#### [WHAT YOU WILL DO]
Pull each line containing "from" out of the data and copy it.
___
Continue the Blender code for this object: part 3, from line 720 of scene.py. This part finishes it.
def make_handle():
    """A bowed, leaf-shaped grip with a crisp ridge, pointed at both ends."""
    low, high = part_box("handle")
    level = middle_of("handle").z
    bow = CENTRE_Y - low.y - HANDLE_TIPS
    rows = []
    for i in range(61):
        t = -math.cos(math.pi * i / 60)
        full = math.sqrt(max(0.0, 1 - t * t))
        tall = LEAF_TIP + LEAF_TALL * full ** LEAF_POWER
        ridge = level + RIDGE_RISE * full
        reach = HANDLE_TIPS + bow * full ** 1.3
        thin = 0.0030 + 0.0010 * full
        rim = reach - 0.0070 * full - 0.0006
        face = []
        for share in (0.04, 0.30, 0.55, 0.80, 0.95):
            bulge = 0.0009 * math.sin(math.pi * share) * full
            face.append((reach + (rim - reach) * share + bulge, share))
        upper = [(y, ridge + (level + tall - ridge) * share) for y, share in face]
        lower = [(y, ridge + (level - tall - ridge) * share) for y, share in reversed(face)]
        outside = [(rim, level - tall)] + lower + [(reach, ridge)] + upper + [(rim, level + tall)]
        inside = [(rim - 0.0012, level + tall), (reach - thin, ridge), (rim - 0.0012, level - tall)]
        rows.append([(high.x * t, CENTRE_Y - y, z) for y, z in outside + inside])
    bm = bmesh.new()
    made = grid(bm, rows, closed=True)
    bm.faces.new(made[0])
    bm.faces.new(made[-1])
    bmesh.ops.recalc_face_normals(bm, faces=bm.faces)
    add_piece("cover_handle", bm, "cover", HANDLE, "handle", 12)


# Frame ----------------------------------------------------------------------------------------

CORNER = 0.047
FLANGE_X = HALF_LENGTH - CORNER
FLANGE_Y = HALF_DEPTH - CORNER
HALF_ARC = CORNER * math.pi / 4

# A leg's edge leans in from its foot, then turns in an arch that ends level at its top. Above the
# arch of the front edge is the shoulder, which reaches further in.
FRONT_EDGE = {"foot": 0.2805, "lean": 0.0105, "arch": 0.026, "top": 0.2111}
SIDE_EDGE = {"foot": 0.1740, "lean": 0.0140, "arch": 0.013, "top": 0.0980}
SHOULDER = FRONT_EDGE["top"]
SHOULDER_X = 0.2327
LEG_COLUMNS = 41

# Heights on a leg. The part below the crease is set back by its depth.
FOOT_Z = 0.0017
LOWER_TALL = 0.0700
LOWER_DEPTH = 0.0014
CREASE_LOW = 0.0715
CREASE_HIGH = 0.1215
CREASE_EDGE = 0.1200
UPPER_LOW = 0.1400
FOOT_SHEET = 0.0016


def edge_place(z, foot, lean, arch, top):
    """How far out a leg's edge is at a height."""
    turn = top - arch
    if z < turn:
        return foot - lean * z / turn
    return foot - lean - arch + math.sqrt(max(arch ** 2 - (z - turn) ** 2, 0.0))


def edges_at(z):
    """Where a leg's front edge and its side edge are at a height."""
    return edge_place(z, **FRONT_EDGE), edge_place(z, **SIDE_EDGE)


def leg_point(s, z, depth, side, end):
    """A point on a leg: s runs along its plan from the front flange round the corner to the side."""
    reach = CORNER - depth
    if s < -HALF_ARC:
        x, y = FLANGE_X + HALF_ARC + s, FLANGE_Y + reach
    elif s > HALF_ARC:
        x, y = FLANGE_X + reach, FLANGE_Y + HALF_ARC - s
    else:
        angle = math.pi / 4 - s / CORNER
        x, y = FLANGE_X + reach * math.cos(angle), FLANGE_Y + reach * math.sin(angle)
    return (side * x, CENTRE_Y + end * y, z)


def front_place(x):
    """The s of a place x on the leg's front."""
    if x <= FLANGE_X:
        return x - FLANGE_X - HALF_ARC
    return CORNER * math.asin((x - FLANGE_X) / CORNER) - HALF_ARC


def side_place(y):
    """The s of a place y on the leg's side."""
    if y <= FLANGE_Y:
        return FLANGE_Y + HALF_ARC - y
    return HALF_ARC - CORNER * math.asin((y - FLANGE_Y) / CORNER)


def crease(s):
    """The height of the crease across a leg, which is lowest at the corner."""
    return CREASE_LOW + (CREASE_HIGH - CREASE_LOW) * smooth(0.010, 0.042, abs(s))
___
#### [REPLY]
Continue the Blender code for this object: part 3, from line 720 of scene.py. This part finishes it.
# A leg's edge leans in from its foot, then turns in an arch that ends level at its top. Above the
    """A point on a leg: s runs along its plan from the front flange round the corner to the side."""